The ABC Model of Attitudes
There are three main elements of an attitude:
- Cognitive component
- Affective component
- Behavioural component
As you can see, the easy way to recall these components is to use the letters ABC.
Cognitive component involves the belief or knowledge of the person.
This base knowledge is usually objective and without any emotional element.
For example, a person might know that McDonald’s is a fast food restaurant that operates in 1,000’s of locations throughout the world. As you can see, this is simply base information/knowledge without any particular viewpoint in regards to McDonald’s.
The affective component of an attitude relates to some form of judgment or positive/negative evaluation of the object, person, task or brand. A good way to remember this component is from the word ‘affection’ – but consider that the view can be positive or negative.
Using our McDonald’s example again, the same person as above may consider that McDonald’s food is convenient and provides good value for money. This is the affective component of an attitude, as it suggests some form of evaluation. Contrast this against another person who may dislike the taste of McDonald’s view and generally dislike their facilities.

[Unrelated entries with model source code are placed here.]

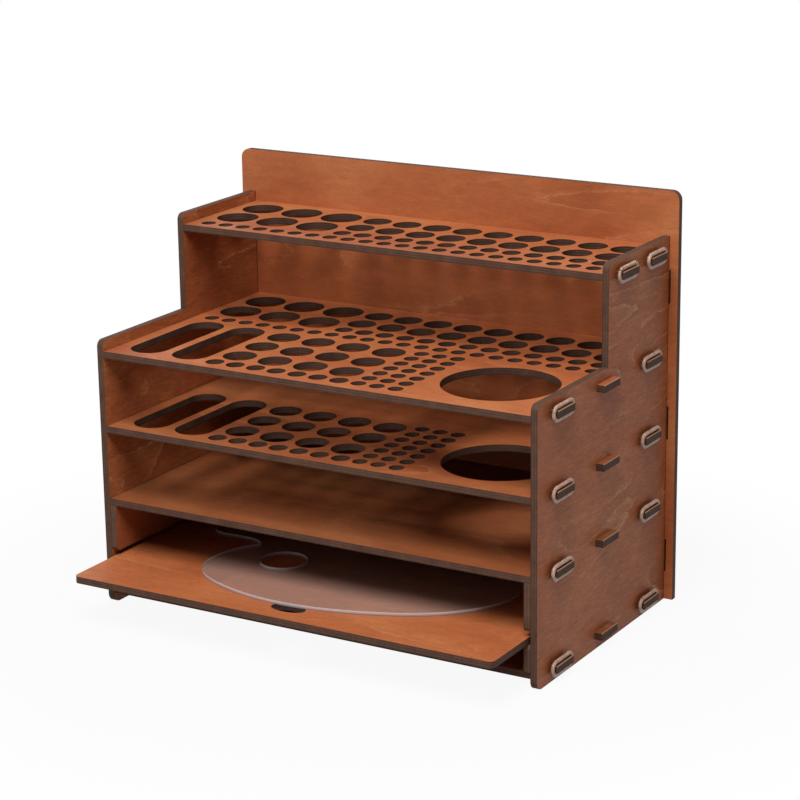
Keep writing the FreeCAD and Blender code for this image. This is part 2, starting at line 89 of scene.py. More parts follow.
# Birch plywood, rotary cut and wiped with a red-brown oil stain: the eye sees a fine short fibre,
# a stain that is cloudy in short patches, and a few faint growth rings that wander and break off.
stainedBirch = {
    "deep": "#96502D",         # where the stain pooled
    "body": "#A25B35",
    "pale": "#AC673E",         # early wood that took less stain
    "ring": "#CB9669",         # growth-ring edges
    "late": "#7E4225",         # late wood just under each ring edge
    "lateShare": 0.45,
    "pore": "#5E3019",
    "poreShare": 0.32,
    "sooty": 0.34,             # tabs under the rubber rings: laser browning and painted ring shade
    "bareShare": 0.25,         # how much of that the plain tab midway gets
    "cornerHighlight": "#B9947A",          # painted highlight along a tab's outer corner
    "cornerHighlightWidth": 1.1,           # mm
    "jointShadow": 0.42,              # painted contact shadow on a board close to the panel it butts against
    "jointShadowWidth": 2.0,          # mm
    "figureWidth": 105.0,      # mm, the growth rings' figure across the grain
    "figureLength": 520.0,     # mm along the grain
    "rings": 15.0,             # rings over the figure's full height
    "shownWidth": 55.0,        # mm, the places where the rings show
    "shownLength": 170.0,
    "ragWidth": 3.4,           # mm, the small teeth of a ring edge
    "ragLength": 14.0,
    "ragShare": 0.34,          # their reach, of the way to the next ring
    "rippleWidth": 2.4,        # mm, short wavy streaks where the knife tore the figure
    "rippleLength": 15.0,
    "cloudWidth": 90.0,        # mm, stain clouds
    "cloudLength": 150.0,
    "patchWidth": 9.0,         # mm, short patches where the stain took unevenly
    "patchLength": 26.0,
    "fibreWidth": 0.8,         # mm; real fibres are finer, drawn as coarse as the render needs
    "fibreLength": 7.0,
    "mottleWidth": 3.2,        # mm, the broader streaks that fibres make together
    "mottleLength": 15.4,
    "poreWidth": 0.6,          # mm, drawn a little coarse
    "poreLength": 3.6,
    "relief": 0.12,            # mm, how deep fibres and pores stand
    "roughness": 0.52,
    "polish": 0.07,            # how much smoother the fibres' crests are
    "ior": 1.46,
    "specular": 0.24,          # a wiped stain leaves little sheen
}


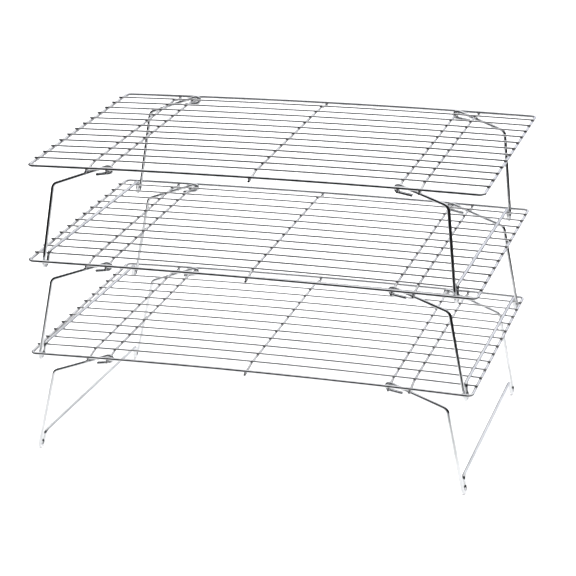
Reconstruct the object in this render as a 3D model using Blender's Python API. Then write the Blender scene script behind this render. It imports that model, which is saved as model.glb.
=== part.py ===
"""Stacking wire cooling rack: three chromed wire tiers, each on two folding wire legs.

Metres, +Z up. X runs along the length, the front is at -Y, and the origin is under the
middle of the rack on the surface it stands on. Each tier hangs from its own empty, at the
height of its frame's left end, and each leg hangs from an empty on its hinge axis. The rails and
grid wires bow upward a little along their length, and uneven legs hold the top tier's right
end a little higher than its left.
"""

import math

import bmesh
import bpy
from mathutils import Vector

# Driving dimensions
LENGTH = 0.4086  # over the ends of the grid wires
RAIL_Y = 0.1270  # centre line of the front and back rails
TIER_PITCH = 0.0886  # from one frame up to the next
GAP = 0.0003  # between wires that touch

# Wires
FRAME_RADIUS = 0.0015
GRID_RADIUS = 0.0010
CROSS_RADIUS = 0.00125
LEG_RADIUS = 0.0016
WIRE_SIDES = 8

# Grid
GRID_WIRES = 12
GRID_OVERHANG = 0.0005  # grid wire ends past the outside of the frame
FRAME_CORNER_RADIUS = 0.0045
CROSS_INNER_X = 0.1293  # the legs hinge on this pair
CROSS_OUTER_X = 0.1480  # the open legs lean on this pair
CROSS_OVERHANG = 0.0010  # cross wire ends past the outside of the rails
CROSS_STEP_START_Y = 0.1085  # where a cross wire starts down to pass under the rail
CROSS_STEP_END_Y = 0.1266
CROSS_STEP_RADIUS = 0.0045

# Legs
LEG_Y = 0.1216  # plane of the hook, arm and lower leg
HINGE_GAP = 0.00045  # between a hook and the sloping cross wire inside it
TAIL_LENGTH = 0.0125
TAIL_SLOPE = math.radians(10)
SHOULDER_RADIUS = 0.0070
FOOT_RADIUS = 0.0054
FOOT_DROP = 0.0125  # lowest centre line of a foot, below the cross bar
FOOT_FLAT = 0.00025  # depth of the flat worn under each foot of the bottom tier
BAR_BEND_RADIUS = 0.0035

# Each leg's shoulder and foot at the front, out from the middle of its tier
LEG_REACH = {
    ("bottom", "left"): (0.1831, 0.2022),
    ("bottom", "right"): (0.1802, 0.1958),
    ("middle", "left"): (0.1832, 0.1996),
    ("middle", "right"): (0.1784, 0.1936),
    ("top", "left"): (0.1818, 0.1956),
    ("top", "right"): (0.1716, 0.1791),
}

# How far the back of each leg sits to the right of its front
LEG_SKEW = {
    ("bottom", "left"): 0.0085,
    ("bottom", "right"): 0.0001,
    ("middle", "left"): 0.0053,
    ("middle", "right"): 0.0016,
    ("top", "left"): 0.0045,
    ("top", "right"): 0.0025,
}

# How far each tier was set down to the side of the rack's middle
TIER_SHIFT = {"bottom": -0.0037, "middle": -0.0013, "top": 0.0031}
TIER_BELOW = {"middle": "bottom", "top": "middle"}

# Rise of each tier's rails and grid wires at mid-length, over a straight line between their ends
BOW = {"bottom": 0.0028, "middle": 0.0019, "top": 0.0023}
BOW_STATIONS = (-0.9, -0.7, -0.4, -0.1, 0.2, 0.5, 0.75, 0.9)
TILT = {"bottom": 0.0, "middle": 0.0, "top": 0.00161}  # half of the right end's rise over the left
SIDES = {"left": -1.0, "right": 1.0}
CROSS_WIRES = {
    "left_outer": -CROSS_OUTER_X,
    "left_inner": -CROSS_INNER_X,
    "middle": 0.0,
    "right_inner": CROSS_INNER_X,
    "right_outer": CROSS_OUTER_X,
}

# Heights from the frame's centre line
GRID_Z = FRAME_RADIUS + GAP + GRID_RADIUS
CROSS_Z = GRID_Z - GRID_RADIUS - GAP - CROSS_RADIUS
CROSS_END_Z = -FRAME_RADIUS - GAP - CROSS_RADIUS
BAR_Z = GRID_Z + GRID_RADIUS + GAP + LEG_RADIUS - TIER_PITCH
FOOT_Z = BAR_Z - FOOT_DROP
FRAME_HEIGHT = LEG_RADIUS - FOOT_FLAT - FOOT_Z  # bottom frame above the surface

# Height of the cross wires' sloping ends where the hooks hold them
STEP_PART = (LEG_Y - CROSS_STEP_START_Y) / (CROSS_STEP_END_Y - CROSS_STEP_START_Y)
HINGE_Z = CROSS_Z + STEP_PART * (CROSS_END_Z - CROSS_Z)

FRAME_X = LENGTH / 2 - GRID_OVERHANG - FRAME_RADIUS
HINGE_RADIUS = CROSS_RADIUS + HINGE_GAP + LEG_RADIUS  # leg wire's centre line round its hinge

CHROME = (0.76, 0.77, 0.79, 1.0)
BEND_STEP = math.radians(24)  # largest turn between two rings of a bent wire
SAME_POINT = 1e-6


def clear_scene():
    for thing in list(bpy.data.objects):
        bpy.data.objects.remove(thing, do_unlink=True)


def chrome(name, roughness):
    material = bpy.data.materials.new(name)
    material.use_nodes = True
    shader = material.node_tree.nodes["Principled BSDF"]
    shader.inputs["Base Color"].default_value = CHROME
    shader.inputs["Metallic"].default_value = 1.0
    shader.inputs["Roughness"].default_value = roughness
    return material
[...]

The third component of an attitude is the behavioural component. As suggested by the name, this is the person’s behavior relative to the subject of the overall attitude.
Using a McDonald’s example yet again, there are some people who would frequently visit McDonald’s, others who go occasionally, and others who would never go to McDonald’s. Obviously the behavioral component is interrelated to the effective and cognitive aspects of the person’s attitude.